Welcome to chemistry at Columbia Basin College! I am excited to share my passion for chemistry with students of all backgrounds as they develop their knowledge of chemical principles and the enormous impact they have on our world. Whether you plan to major in the health sciences, engineering, or one of the fundamental sciences, you will find that chemistry is a central theme in your education and career. Through chemistry we can begin to understand the grand challenges we face on this planet (such as climate change, food/water scarcity, human health, and energy) and develop innovative solutions to these challenges.
My passion for education and chemistry grew from exceptional middle school math and high school chemistry teachers, and from that point I was dedicated to becoming a high school chemistry teacher. I earned my Bachelor of Science degree in Chemistry Education from the University of Wisconsin-Madison in 2008, but just before completing this degree I started working in a research lab on campus and realized that I wanted to pursue scientific research further.
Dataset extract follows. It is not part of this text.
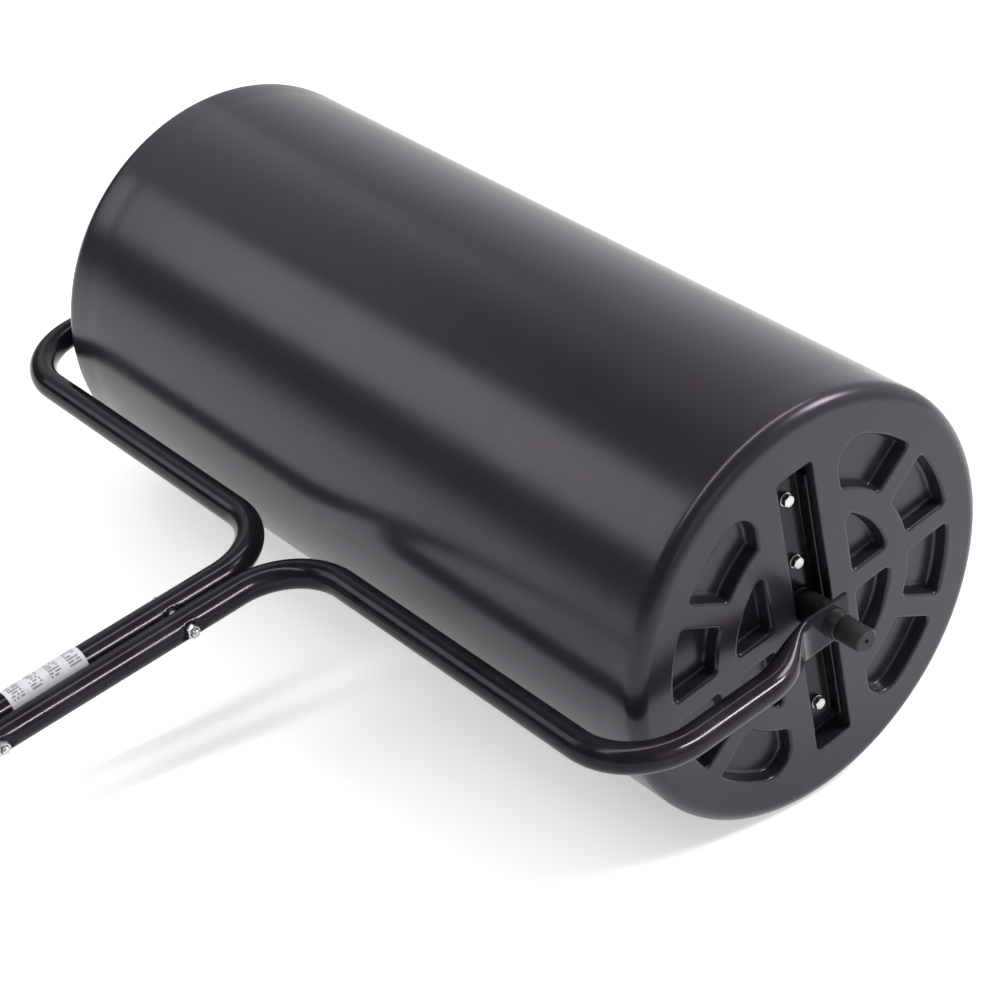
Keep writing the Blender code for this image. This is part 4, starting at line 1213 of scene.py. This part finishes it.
def gasket_rubber():
    """Matt rubber with a powdery bloom."""
    g = Graph("gasket_rubber", (0.020, 0.020, 0.022), 0.78)
    bloom = g.noise(140, 5.0, 0.7)
    grain = g.noise(2600, 2.0, 0.6)
    base = g.tint(g.spread(bloom, 0.45, 0.75), (0.016, 0.016, 0.018), (0.055, 0.055, 0.057))
    return g.finish(base, g.spread(bloom, 0.3, 0.7, 0.68, 0.88), g.bump(grain, 0.2, 0.15 * MM))


def label_film():
    """White film printed with four plain grey blocks of short dashes, none of them lettering."""
    g = Graph("label_film", (0.82, 0.81, 0.86), 0.42, Specular_IOR_Level=0.45)
    flat = g.add("ShaderNodeUVMap", uv_map="print").outputs["UV"]
    parts = g.add("ShaderNodeSeparateXYZ")
    g.join(flat, parts.inputs["Vector"])
    u, v = parts.outputs["X"], parts.outputs["Y"]

    columns, rows, blocks, seed = 40, 12, 4, 7.0

    def both(first, second):
        return g.maths("MULTIPLY", first, second)

    def between(value, low, high):
        return both(g.maths("GREATER_THAN", value, low), g.maths("LESS_THAN", value, high))

    across_block = between(g.maths("FRACT", both(u, blocks), 0), 0.20, 0.80)
    block = both(across_block, between(v, 0.14, 0.86))
    cell = g.add("ShaderNodeCombineXYZ")
    g.join(g.maths("FLOOR", both(u, columns), 0), cell.inputs["X"])
    g.join(g.maths("FLOOR", both(v, rows), 0), cell.inputs["Y"])
    cell.inputs["Z"].default_value = seed
    chance = g.add("ShaderNodeTexWhiteNoise", noise_dimensions="3D")
    g.join(cell.outputs["Vector"], chance.inputs["Vector"])
    line_space = g.maths("LESS_THAN", g.maths("FRACT", both(v, rows), 0), 0.62)
    dashes = both(g.maths("LESS_THAN", chance.outputs["Value"], 0.78), line_space)
    ink = both(dashes, block)
    dirt = g.noise(90, 4.0, 0.6)
    paper = g.tint(g.spread(dirt, 0.4, 0.75), (0.60, 0.585, 0.64), (0.50, 0.49, 0.53))
    base = g.tint(g.maths("MULTIPLY", ink, 0.8), paper, (0.12, 0.12, 0.14))
    return g.finish(base, g.spread(dirt, 0.3, 0.7, 0.34, 0.50), g.bump(dirt, 0.08, 0.15 * MM))


def floor_paper():
    """Pale paper with a faint glow of its own, so that the ground stays white near the drum."""
    g = Graph("floor_paper", (0.9, 0.9, 0.9), 0.9, Emission_Strength=0.5, Emission_Color=(1, 1, 1, 1))
    fibre = g.noise(40, 3.0, 0.6)
    base = g.tint(g.spread(fibre, 0.3, 0.7), (0.80, 0.80, 0.805), (0.82, 0.82, 0.82))
    return g.finish(base)


# The pieces in place


def end_frame(base, side):
    turn = HALF_TURN if side == "left" else Matrix.Identity(4)
    return base @ Matrix.Translation((ENDS[side] * END_HALF, 0, 0)) @ turn


def tongue_place(s, x=0):
    return TONGUE_FRAME @ Matrix.Translation((x, -s, 0))


def spun(degrees):
    """A turn about X, so that no two bolts stand alike."""
    return Matrix.Rotation(math.radians(degrees), 4, "X")


def build_drum(finishes):
    piece("drum_shell_body", drum_mesh(), finishes["drum"], "drum", "drum_shell", DRUM_FRAME)
    place = end_frame(DRUM_FRAME, "left") @ Matrix.Translation((0, *fill_spot()))
    ring = collar("gasket", GASKET_BOTTOM, GASKET_TOP, GASKET, 0.7 * MM)
    piece("fill_plug_cap", plug_mesh(), finishes["plug"], "plug", "fill_plug", place)
    piece("fill_gasket_ring", ring, finishes["rubber"], "plug", "fill_gasket", place)


def build_end_fittings(finishes):
    paint, axle, zinc = finishes["frame"], finishes["axle"], finishes["zinc"]
    bracket, stub, weld, bush = bracket_mesh(), stub_mesh(), weld_mesh(), bush_mesh()
    base = WEB_FRONT + GAP
    spacer = collar("spacer", base, BUSH_FLANGE_START - GAP, AXLE_SPACER, 0.5 * MM)
    washer_top = base + WASHER[2]
    washer = collar("washer", base, washer_top, WASHER[:2], 0.35 * MM, 48)
    bolt = bolt_mesh("bracket_bolt", BRACKET_BOLT, washer_top + GAP, BRACKET_BOLT_TIP, BRACKET_THREAD)
    for side in ENDS:
        end = end_frame(DRUM_FRAME, side)
        piece(f"bracket_{side}", bracket, paint, "drum", f"axle_bracket_{side}", end)
        piece(f"stub_{side}", stub, axle, "drum", f"axle_stub_{side}", end)
        piece(f"spacer_{side}", spacer, axle, "drum", f"axle_spacer_{side}", end)
        piece(f"axle_weld_{side}", weld, paint, "drum", None, end)
        for number, z in enumerate(BOLT_SPOTS, 1):
            spot = end @ Matrix.Translation((0, 0, z)) @ spun(17 * number + 11 * ENDS[side])
            tag = f"{side}_{number}"
            piece(f"bolt_{tag}", bolt, zinc, "drum", f"bracket_bolt_{tag}", spot)
            piece(f"washer_{tag}", washer, zinc, "drum", f"bracket_washer_{tag}", spot)
        seat = end_frame(TONGUE_FRAME, side)
        piece(f"bush_{side}", bush, finishes["bush"], "frame", f"frame_bush_{side}", seat)


def build_frame(finishes):
    """The frame's pieces; returns the two tubes."""
    paint, zinc = finishes["frame"], finishes["zinc"]
    cap = cap_mesh()
    forward = Matrix.Rotation(-math.pi / 2, 4, "Z")
    tubes = []
    for side, sign in ENDS.items():
        tube = tube_mesh(sign)
        tubes.append(piece(f"tube_{side}", tube, paint, "frame", f"frame_tube_{side}", TONGUE_FRAME))
        spot = tongue_place(0, sign * TONGUE_HALF_SPACING) @ forward
        piece(f"cap_{side}", cap, finishes["bush"], "frame", f"tube_cap_{side}", spot)

    face = TONGUE_HALF_SPACING + PINCH_HALF_WIDTH + GAP
    bolt = bolt_mesh("tongue_bolt", TONGUE_BOLT, face, -face - CLAMP_BOLT_PAST, CLAMP_THREAD)
    nut = nut_mesh("tongue_nut", TONGUE_NUT, face)
    half = TONGUE_HALF_SPACING - PINCH_HALF_WIDTH - GAP
    spacer = collar("tongue_spacer", -half, half, TONGUE_SPACER, 0.4 * MM, 48)
    for number, s in enumerate(PINCH_SPOTS, 1):
        spot = tongue_place(s)
        turn = spun(23 * number)
        bolt_place = spot @ HALF_TURN @ turn
        piece(f"cross_bolt_{number}", bolt, zinc, "frame", f"tongue_bolt_{number}", bolt_place)
        piece(f"cross_nut_{number}", nut, zinc, "frame", f"tongue_nut_{number}", spot @ turn)
        piece(f"cross_spacer_{number}", spacer, zinc, "frame", f"tongue_spacer_{number}", spot)
    piece("label_on_tube", label_mesh(), finishes["label"], "frame", "tube_label", TONGUE_FRAME)
    return tubes


def build_hitch(finishes):
    paint, zinc = finishes["frame"], finishes["zinc"]
    for name, side in (("upper", 1), ("lower", -1)):
        strap = strap_mesh(side)
        piece(f"strap_{name}", strap, paint, "frame", f"hitch_strap_{name}", TONGUE_FRAME)
    face = STRAP_INSIDE + STRAP_SHEET + GAP
    bolt = bolt_mesh("hitch_bolt", HITCH_BOLT, face, -face - CLAMP_BOLT_PAST, CLAMP_THREAD)
    nut = nut_mesh("hitch_nut", HITCH_NUT, face)
    up = Matrix.Rotation(-math.pi / 2, 4, "Y")
    down = Matrix.Rotation(math.pi / 2, 4, "Y")
    spots = [(s, x) for s in HITCH_BOLT_SPOTS for x in (-TONGUE_HALF_SPACING, TONGUE_HALF_SPACING)]
    for number, (s, x) in enumerate(spots, 1):
        spot = tongue_place(s, x)
        turn = spun(19 * number)
        piece(f"strap_bolt_{number}", bolt, zinc, "frame", f"hitch_bolt_{number}", spot @ up @ turn)
        piece(f"strap_nut_{number}", nut, zinc, "frame", f"hitch_nut_{number}", spot @ down @ turn)
    piece("pin_of_hitch", pin_mesh(), zinc, "hitch_pin", "hitch_pin", tongue_place(PIN_S) @ up)


# Stage

FLOOR_HALF_SIDE = 14.0
BACKDROP_SIDE = (0, 1, 0)
BACKDROP_RANGE = (-0.05, 0.75, 0.12, 1.1)
BACKDROP_COLOUR = (1, 0.99, 1, 1)
CAMERA_PLACE = (2.0120, -1.6484, 1.4328)
CAMERA_AHEAD = (-0.66575, 0.54842, -0.50597)
CAMERA_LENS = 103.83
CAMERA_CLIP = (0.05, 60)

# Lamps: place and target as offsets from the axle, sides in metres, power in watts
LAMPS = (
    ("side_box", (-1.95, -1.75, 1.5), (-1.95, 0, 0), (2.3, 1.3), 31),
    ("left_panel", (-2.9, 0.0, 2.2), (0, 0, 0), (2.4, 1.4), 8),
    ("top_strip", (-0.10, -0.6, 2.6), (-0.10, -0.6, 0), (0.35, 4.2), 54),
    ("back_box", (1.5, 1.75, 2.2), (0, 0, 0), (0.9, 0.9), 62),
    ("end_fill", (3.0, -0.8, 1.2), (0, 0, 0), (1.8, 1.8), 9),
    ("tube_line", (1.97, 0.6, 1.23), (0, 0.6, 0), (1.8, 0.22), 110),
)


def into_scene(name, data):
    made = bpy.data.objects.new(name, data)
    bpy.context.scene.collection.objects.link(made)
    return made


def aim(item, place, ahead):
    item.location = AXLE + Vector(place)
    item.rotation_euler = Vector(ahead).to_track_quat("-Z", "Y").to_euler()


def build_floor():
    side = FLOOR_HALF_SIDE
    floor = Shell()
    floor.lid(floor.ring([(-side, -side, 0), (side, -side, 0), (side, side, 0), (-side, side, 0)]))
    ground = into_scene("floor", floor.mesh("floor"))
    ground.data.materials.append(floor_paper())


def build_backdrop():
    """A pale world, brighter behind the roller than in front of it."""
    world = bpy.data.worlds.new("studio")
    bpy.context.scene.world = world
    world.use_nodes = True
    tree = world.node_tree
    sky = tree.nodes["Background"]
    sky.inputs["Color"].default_value = BACKDROP_COLOUR
    direction = tree.nodes.new("ShaderNodeTexCoord").outputs["Generated"]
    toward = tree.nodes.new("ShaderNodeVectorMath")
    toward.operation = "DOT_PRODUCT"
    toward.inputs[1].default_value = BACKDROP_SIDE
    shade = tree.nodes.new("ShaderNodeMapRange")
    set_range(shade, *BACKDROP_RANGE)
    tree.links.new(direction, toward.inputs[0])
    tree.links.new(toward.outputs["Value"], shade.inputs["Value"])
    tree.links.new(shade.outputs["Result"], sky.inputs["Strength"])


def build_lamps(tubes):
    """Soft boxes, unseen by the camera; tube_line only draws the thin bright line along the frame tubes."""
    for name, place, target, sides, power in LAMPS:
        data = bpy.data.lights.new(name, "AREA")
        data.shape = "RECTANGLE"
        data.size, data.size_y = sides
        data.energy = power
        lamp = into_scene(name, data)
        lamp.visible_camera = False
        aim(lamp, place, Vector(target) - Vector(place))
        if name == "tube_line":
            lit = bpy.data.collections.new("lit_by_tube_line")
            for tube in tubes:
                lit.objects.link(tube)
            lamp.light_linking.receiver_collection = lit


def build_camera():
    """The photograph's view: from the right and in front, about 30 degrees above the ground."""
    data = bpy.data.cameras.new("camera")
    data.lens = CAMERA_LENS
    data.sensor_width = 36
    data.clip_start, data.clip_end = CAMERA_CLIP
    camera = into_scene("camera", data)
    aim(camera, CAMERA_PLACE, CAMERA_AHEAD)
    bpy.context.scene.camera = camera


def main():
    finishes = {
        "drum": drum_plastic(),
        "frame": frame_paint(),
        "axle": axle_steel(),
        "zinc": zinc_plate(),
        "bush": bush_plastic(),
        "plug": plug_plastic(),
        "rubber": gasket_rubber(),
        "label": label_film(),
    }
    build_drum(finishes)
    build_end_fittings(finishes)
    tubes = build_frame(finishes)
    build_hitch(finishes)
    build_floor()
    build_backdrop()
    build_lamps(tubes)
    build_camera()
    bpy.context.scene.view_settings.view_transform = "Standard"


main()
bpy.context.view_layer.update()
I continued at the University of Wisconsin to complete my Master of Science degree in Soil Science in 2010, where the research for my thesis focused on the synthesis, detection, and application of phosphate ion labeled with the 18O isotope. After completing this degree my wife and I moved to Colorado, where I taught high school chemistry (and played in the mountains).
While I loved my job (and playing in the mountains), my continued desire to pursue scientific research led me to return to school (again at the University of Wisconsin – go Badgers!) to earn my Doctor of Philosophy degree in Environmental Chemistry and Technology in 2016. The research for my thesis focused on studying the interactions between nanoparticles and cellular membranes in an attempt to understand potentially toxic effects of nanoparticles. My wife and I moved to the Tri-Cities in 2015, prior to completing this degree, so that I could conduct research at the Pacific Northwest National Laboratory (PNNL) using super-resolution fluorescence microscopes (they are as fancy as they sound). Following my Ph.D. I continued at PNNL as a postdoctoral research fellow, but knew that I ultimately wanted to become a professor at a community college to bring together my love of teaching and research. My career dream became a reality in 2017 when I joined the faculty at Columbia Basin College.